Affin Hwang maintains hold on SD Plantation


KUALA LUMPUR: Affin Hwang Capital Research maintained its hold call on Sime Darby Plantation with an unchanged target price of RM5.35 based on an unchanged 25x CY18E core earnings per share following a visit to its estates under PT Aneka Intipersada in Pekanbaru in Indonesia.

The research house said the weighted average age of the palm trees in Indonesia is about 14 years, slightly older than the group average of about 13 years. 

The estates have started to replant at a higher rate of 4% to 7% of the total planted area per annum in line with the group's target to reduce its average palm tree age to about 10 years by FY2025.

"For 1HFY18, SD Plantation’s Indonesia FFB yield was flat yoy at 8.91 MT/ha, lower than the 12.8 MT/ha in Malaysia and 9.76 MT/ha in Papua New Guinea (PNG). 
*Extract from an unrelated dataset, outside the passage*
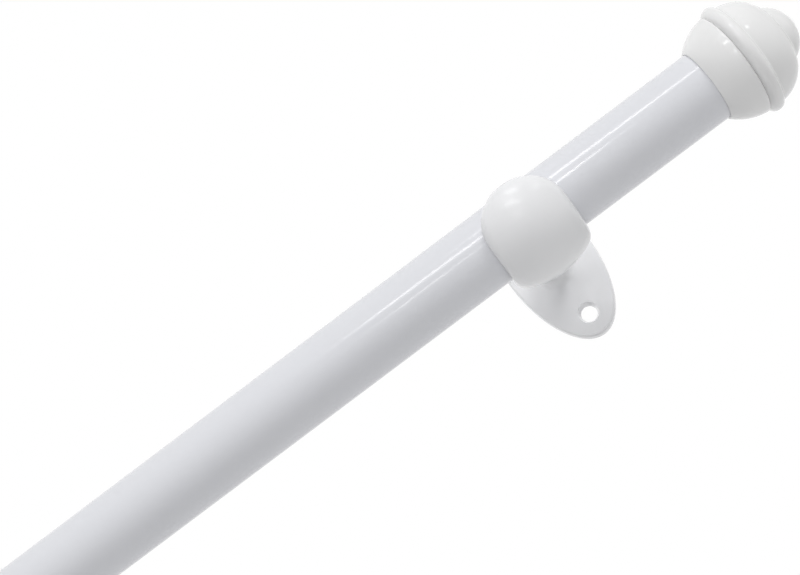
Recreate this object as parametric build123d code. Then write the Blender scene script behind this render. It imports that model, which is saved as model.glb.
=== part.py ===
from build123d import *
import math
import os

# A white curtain rod with two wall brackets and two ball finials.
# Lengths are millimetres. +X runs along the rod to its right end, -Y points into
# the room and +Z is up. The origin is the middle of the right bracket's back
# face, which lies on the wall.

# Rod: one painted steel tube.
ROD_DIAMETER = 19.0
ROD_WALL = 0.8
ROD_LENGTH = 800.0

# Wall plate of a bracket: an upright ellipse with a crowned front.
PLATE_WIDTH = 24.7
PLATE_EDGE_THICKNESS = 1.7
PLATE_CROWN = 0.8
PLATE_ROUND = 0.7

# Screw holes of the plate: a straight land at the wall under a wider mouth.
SCREW_SPACING = 37.0
SCREW_DIAMETER = 4.0
SCREW_CLEARANCE = 0.5
SCREW_LAND = 0.8
SCREW_MOUTH_FLARE = 0.65
SCREW_END_WALL = 4.55

# Arm between the plate and the hook.
ARM_LENGTH = 20.1
ARM_WIDTH = 7.0
ARM_HEIGHT = 10.0
ARM_DROP = 1.2
ARM_CORNER = 2.8
ARM_FILLET = 2.5

# Hook: a crowned cradle around the lower half of the rod, open at the top.
HOOK_WIDTH = 22.5
HOOK_EDGE_WALL = 2.9
HOOK_CROWN = 3.05
HOOK_CLEARANCE = 0.15
LIP_RISE = 7.2
LIP_ARCH = 10.2
HOOK_OUTER_ROUND = 3.4
HOOK_INNER_ROUND = 0.6

# Finial: a socket over the tube's end and a cap pressed over the socket's sleeve.
BRACKET_TO_FINIAL = 55.4
RIM_WALL = 0.45
RIM_ROUND = 0.2
SOCKET_CLEARANCE = 0.05
SLEEVE_WALL = 1.6
SLEEVE_LENGTH = 6.2
END_WALL = 1.6
PLUG_CLEARANCE = 0.1
PLUG_WALL = 1.8
PLUG_SETBACK = 2.0
CAP_CLEARANCE = 0.05
CAP_WALL = 3.0
CAP_END_GAP = 0.3
CAP_HOLLOW_DEPTH = 4.0
CAP_HOLLOW_LEDGE = 3.2
SEAM_OFFSET = 1.2
SEAM_GROOVE = 0.6
FLANGE_WIDTH = 3.7
FLANGE_PEAK = 2.1
FLANGE_HEIGHT = 1.2
FLANGE_FILLET = 0.5
DOME_BULGE = 1.6
NOTCH_RADIUS = 7.8
NOTCH_FILLET = 0.6
NOSE_RADIUS = 8.75
NOSE_OFFSET = 7.25

# Overrun of a cutting shape past the face that it cuts, and the nearness at
# which a point counts as lying on a surface.
OVERCUT = 1.0
TOUCH = 0.01

rod_radius = ROD_DIAMETER / 2
tube_bore = rod_radius - ROD_WALL

screw_hole_radius = (SCREW_DIAMETER + SCREW_CLEARANCE) / 2
screw_mouth_radius = screw_hole_radius + SCREW_MOUTH_FLARE
plate_thickness = PLATE_EDGE_THICKNESS + PLATE_CROWN
plate_height = SCREW_SPACING + 2 * (screw_hole_radius + SCREW_END_WALL)

hook_half = HOOK_WIDTH / 2
hook_bore = rod_radius + HOOK_CLEARANCE
hook_edge_radius = hook_bore + HOOK_EDGE_WALL
hook_radius = hook_edge_radius + HOOK_CROWN
lip_spring = LIP_RISE - LIP_ARCH
rod_y = -(plate_thickness + ARM_LENGTH + hook_radius)

socket_bore = rod_radius + SOCKET_CLEARANCE
rim_radius = socket_bore + RIM_WALL
sleeve_radius = socket_bore + SLEEVE_WALL
cap_bore = sleeve_radius + CAP_CLEARANCE
ball_radius = cap_bore + CAP_WALL
ball_centre = math.sqrt(ball_radius**2 - rim_radius**2)
seam = ball_centre - SEAM_OFFSET
sleeve_end = seam + SLEEVE_LENGTH
tube_end = sleeve_end - END_WALL
plug_radius = tube_bore - PLUG_CLEARANCE

bracket_to_middle = ROD_LENGTH / 2 - tube_end - BRACKET_TO_FINIAL


def rod_tube():
    ring = Circle(rod_radius) - Circle(tube_bore)
    tube = extrude(Plane.YZ * ring, ROD_LENGTH / 2, both=True)
    return Pos(-bracket_to_middle, rod_y, 0) * tube


def crown_radius(half_width, crown):
    return (half_width**2 + crown**2) / (2 * crown)


def wall_plate():
    radius = crown_radius(PLATE_WIDTH / 2, PLATE_CROWN)
    slab = extrude(Plane.XZ * Ellipse(PLATE_WIDTH / 2, plate_height / 2), plate_thickness)
    front = Pos(0, radius - plate_thickness, 0) * Cylinder(radius, plate_height + OVERCUT)
    plate = slab & front
    rim = plate.edges().filter_by(lambda edge: edge.center().Y < -PLATE_EDGE_THICKNESS / 2)
    return fillet(rim, min(PLATE_ROUND, PLATE_EDGE_THICKNESS / 2))


def screw_hole():
    depth = plate_thickness - SCREW_LAND
    land = Cylinder(screw_hole_radius, 2 * (plate_thickness + OVERCUT))
    mouth = Cone(screw_hole_radius, screw_mouth_radius, depth)
    return Rot(90, 0, 0) * (land + Pos(0, 0, SCREW_LAND + depth / 2) * mouth)


def hook_barrel():
    radius = crown_radius(hook_half, HOOK_CROWN)
    reach = hook_half + OVERCUT
    edge = hook_radius - radius + math.sqrt(radius**2 - reach**2)
    crown = ThreePointArc((-reach, edge), (0, hook_radius), (reach, edge))
    closing = Polyline((reach, edge), (reach, 0), (-reach, 0), (-reach, edge))
    return revolve(make_face(crown + closing), Axis.X)


def hook_outline():
    bottom = -hook_radius - OVERCUT
    arch = EllipticalCenterArc((0, lip_spring), hook_half, LIP_ARCH, 0, arc_size=180)
    left = (-hook_half, lip_spring)
    right = (hook_half, lip_spring)
    return make_face(arch + Polyline(left, (-hook_half, bottom), (hook_half, bottom), right))


def hook_opening():
    length = HOOK_WIDTH + 2 * OVERCUT
    height = LIP_RISE + OVERCUT
    bore = Rot(0, 90, 0) * Cylinder(hook_bore, length)
    return bore + Pos(0, 0, height / 2) * Box(length, 2 * hook_bore, height)


def in_opening(point):
    reach = abs(point.Y) if point.Z > 0 else math.hypot(point.Y, point.Z)
    return reach < hook_bore + TOUCH


def on_opening(edge):
    return all(in_opening(edge @ share) for share in (0, 0.5, 1))


def hook():
    prism = extrude(Plane.XZ * hook_outline(), hook_radius + OVERCUT, both=True)
    blank = (hook_barrel() & prism) - hook_opening()
    curved = blank.edges().filter_by(GeomType.LINE, reverse=True)
    outer = curved.filter_by(lambda edge: abs((edge @ 0).Y) > hook_bore + HOOK_EDGE_WALL / 2)
    rounded = fillet(outer, min(HOOK_OUTER_ROUND, 1.2 * HOOK_EDGE_WALL))
    curved = rounded.edges().filter_by(GeomType.LINE, reverse=True)
    return fillet(curved.filter_by(on_opening), min(HOOK_INNER_ROUND, HOOK_EDGE_WALL / 4))


def arm():
    length = ARM_LENGTH + HOOK_CROWN + (HOOK_EDGE_WALL + plate_thickness) / 2
    corner = min(ARM_CORNER, ARM_WIDTH / 3, ARM_HEIGHT / 3)
    section = Pos(0, -ARM_DROP) * RectangleRounded(ARM_WIDTH, ARM_HEIGHT, corner)
    return Pos(0, -plate_thickness / 2, 0) * extrude(Plane.XZ * section, length)


def at_arm_end(edge):
    middle = edge @ 0.5
    on_arm = abs(middle.X) < ARM_WIDTH and abs(middle.Z + ARM_DROP) < ARM_HEIGHT / 2 + TOUCH
    behind_hook = middle.Y > rod_y + hook_edge_radius
    crosswise = abs((edge % 0.5).Y) < math.sqrt(0.5)
    return on_arm and behind_hook and crosswise


def bracket(x):
    solid = wall_plate() + arm() + Pos(0, rod_y, 0) * hook()
    solid = fillet(solid.edges().filter_by(at_arm_end), ARM_FILLET)
    for side in (-1, 1):
        solid -= Pos(0, 0, side * SCREW_SPACING / 2) * screw_hole()
    return Pos(x, 0, 0) * solid


def on_ball(x):
    return x, math.sqrt(ball_radius**2 - (x - ball_centre) ** 2)


def tube_x(start, end, radius):
    middle = (start + end) / 2
    return Pos(middle, 0, 0) * Rot(0, 90, 0) * Cylinder(radius, end - start)


def round_ring(solid, x, radius, amount):
    def on_ring(edge):
        point = edge @ 0
        return math.dist((point.X, math.hypot(point.Y, point.Z)), (x, radius)) < TOUCH

    return fillet(solid.edges().filter_by(on_ring), amount)


def finial_socket():
    ball = ThreePointArc((0, rim_radius), on_ball(seam / 2), on_ball(seam))
    sleeve = Polyline(on_ball(seam), (seam, sleeve_radius), (sleeve_end, sleeve_radius),
                      (sleeve_end, 0), (0, 0), (0, rim_radius))
    solid = revolve(make_face(ball + sleeve), Axis.X)
    solid = round_ring(solid, 0, rim_radius, min(RIM_ROUND, RIM_WALL / 2))
    solid = round_ring(solid, *on_ball(seam), SEAM_GROOVE)
    plug = tube_x(PLUG_SETBACK, tube_end, plug_radius)
    core = tube_x(-OVERCUT, tube_end, plug_radius - PLUG_WALL)
    return solid - (tube_x(-OVERCUT, tube_end, socket_bore) - plug) - core


def flange_profile():
    start = (seam, ball_radius - SEAM_GROOVE)
    peak = (seam + FLANGE_PEAK, ball_radius + FLANGE_HEIGHT)
    foot = (seam + FLANGE_WIDTH, ball_radius)
    rise = Spline(start, peak, tangents=[(1, 2), (1, 0)])
    return rise + Spline(peak, foot, tangents=[(1, 0), (1, -2)])


def finial_cap():
    nose_centre = ball_centre + NOSE_OFFSET
    tip = nose_centre + NOSE_RADIUS
    foot = (seam + FLANGE_WIDTH, ball_radius)
    notch = (nose_centre + math.sqrt(NOSE_RADIUS**2 - NOTCH_RADIUS**2), NOTCH_RADIUS)
    shoulder = NOSE_RADIUS * math.sqrt(0.5)
    dome = SagittaArc(foot, notch, DOME_BULGE)
    nose = ThreePointArc(notch, (nose_centre + shoulder, shoulder), (tip, 0))
    closing = Polyline((tip, 0), (seam, 0), (seam, ball_radius - SEAM_GROOVE))
    solid = revolve(make_face(flange_profile() + dome + nose + closing), Axis.X)
    solid = round_ring(solid, *foot, FLANGE_FILLET)
    solid = round_ring(solid, *notch, NOTCH_FILLET)
    bottom = sleeve_end + CAP_END_GAP
    hollow = tube_x(bottom - OVERCUT, bottom + CAP_HOLLOW_DEPTH, cap_bore - CAP_HOLLOW_LEDGE)
    return solid - tube_x(seam - OVERCUT, bottom, cap_bore) - hollow


def right_end(solid):
    return Pos(BRACKET_TO_FINIAL, rod_y, 0) * solid


def left_end(solid):
    return Pos(-2 * bracket_to_middle - BRACKET_TO_FINIAL, rod_y, 0) * Rot(0, 0, 180) * solid


def main():
    socket = finial_socket()
    cap = finial_cap()
    solids = {
        "rod_tube": rod_tube(),
        "right_bracket": bracket(0),
        "left_bracket": bracket(-2 * bracket_to_middle),
        "right_finial_socket": right_end(socket),
        "right_finial_cap": right_end(cap),
        "left_finial_socket": left_end(socket),
        "left_finial_cap": left_end(cap),
    }
    os.makedirs("parts", exist_ok=True)
    for name, solid in solids.items():
        export_step(solid, f"parts/{name}.step")


main()
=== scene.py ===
import math

import bmesh
import bpy
from mathutils import Matrix, Vector


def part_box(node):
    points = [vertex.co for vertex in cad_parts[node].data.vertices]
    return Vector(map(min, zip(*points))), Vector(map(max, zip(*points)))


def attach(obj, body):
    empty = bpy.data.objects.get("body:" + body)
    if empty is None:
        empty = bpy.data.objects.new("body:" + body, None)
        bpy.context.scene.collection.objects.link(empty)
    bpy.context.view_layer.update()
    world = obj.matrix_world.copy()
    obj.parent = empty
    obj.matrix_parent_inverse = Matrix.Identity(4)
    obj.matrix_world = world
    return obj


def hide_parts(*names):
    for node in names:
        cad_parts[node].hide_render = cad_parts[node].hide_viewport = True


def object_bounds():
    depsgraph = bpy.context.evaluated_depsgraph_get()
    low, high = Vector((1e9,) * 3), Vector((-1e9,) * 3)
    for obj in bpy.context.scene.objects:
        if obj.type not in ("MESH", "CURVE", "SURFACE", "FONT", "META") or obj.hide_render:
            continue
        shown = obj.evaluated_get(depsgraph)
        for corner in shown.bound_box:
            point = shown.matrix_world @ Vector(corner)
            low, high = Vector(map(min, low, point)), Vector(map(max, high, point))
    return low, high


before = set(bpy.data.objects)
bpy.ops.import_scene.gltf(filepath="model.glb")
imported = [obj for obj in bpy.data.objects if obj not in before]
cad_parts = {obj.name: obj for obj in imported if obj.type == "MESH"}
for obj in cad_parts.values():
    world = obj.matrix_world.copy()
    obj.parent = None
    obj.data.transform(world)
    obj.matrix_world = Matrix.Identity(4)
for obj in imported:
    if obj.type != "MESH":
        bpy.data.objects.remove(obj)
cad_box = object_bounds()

# A white curtain rod that lies in the open hooks of two moulded brackets, with a
# ball finial at each end. Lengths are metres, in the frame of the solids: +X
# along the rod to its right end, -Y into the room, +Z up.

MM = 0.001

# Camera: from the room it looks up at the right bracket, with the rod rising
# across the picture. The lens and sensor are in millimetres, and the aim is
# taken from the rod's axis in that bracket's hook.
LENS = 69.3
SENSOR = 36.0
NEAREST_SEEN = 10 * MM
AIM = Vector((-34.9, 0, 6.2)) * MM
AIM_DISTANCE = 386.0 * MM
CAMERA_TURN = math.radians(2.94)
CAMERA_TILT = math.radians(19.89)
CAMERA_ROLL = math.radians(-35.98)

# A glow is a brightness, where 1 shows as white. The room shows as white, but
# lights the object with only this much.
ROOM_GLOW = 0.15

# Soft boxes, all at one distance from the hook. The turn is from the room's side
# towards the rod's right end, and the lift is above the horizon, in degrees.
BOX_DISTANCE = 1.6
BOX_SIZE = 0.6
SOFT_BOXES = {
    "box_key": dict(turn=45, lift=40, glow=9.3),
    "box_centre": dict(turn=0, lift=40, glow=3.9),
    "box_left": dict(turn=-60, lift=40, glow=5.4),
    "box_right": dict(turn=90, lift=8, glow=3),
    "box_low": dict(turn=0, lift=0, glow=2.5),
    "box_right_rear": dict(turn=150, lift=20, glow=11.1),
    "box_left_rear": dict(turn=-120, lift=15, glow=10),
}

# Strip lamps, nearer the hook: the turn and lift of their two ends, their width
# and their glow. The gloss mirrors each as a thin bright line or a small glint.
STRIP_DISTANCE = 1.04
STRIPS = {
    "strip_high": dict(start=(0.7, 48.5), end=(18.8, 40.0), width=0.09, glow=8),
    "strip_low": dict(start=(3.6, 20.8), end=(7.7, 20.3), width=0.09, glow=13),
    "strip_left": dict(start=(3.4, 23.9), end=(-8.2, 30.8), width=0.09, glow=8.3),
    "strip_front": dict(start=(-1.7, 3.4), end=(-5.2, 2.2), width=0.07, glow=8.5),
    "strip_end": dict(start=(35.5, 26.0), end=(41.5, 24.0), width=0.10, glow=7.5),
}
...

"Indonesia’s 1HFY18 FFB production was down by 5% yoy to 1.44m MT, partly attributable to smaller prime matured areas due to the aggressive replanting programme as well as certain estates in
Kalimantan area not having fully recovered from the 2015-16 El Nino phenomenon. 

"The selection of high quality planting materials, stringent culling process and adoption of best estate management practices could potentially help improve the Indonesian production going forward," said the research house.

Affin Hwang Research observed that the rising minimum wage in indonesia is a concern and hence, more mechanisation needs to be put in place at the Indonesian operation to prevent a higher cost of production.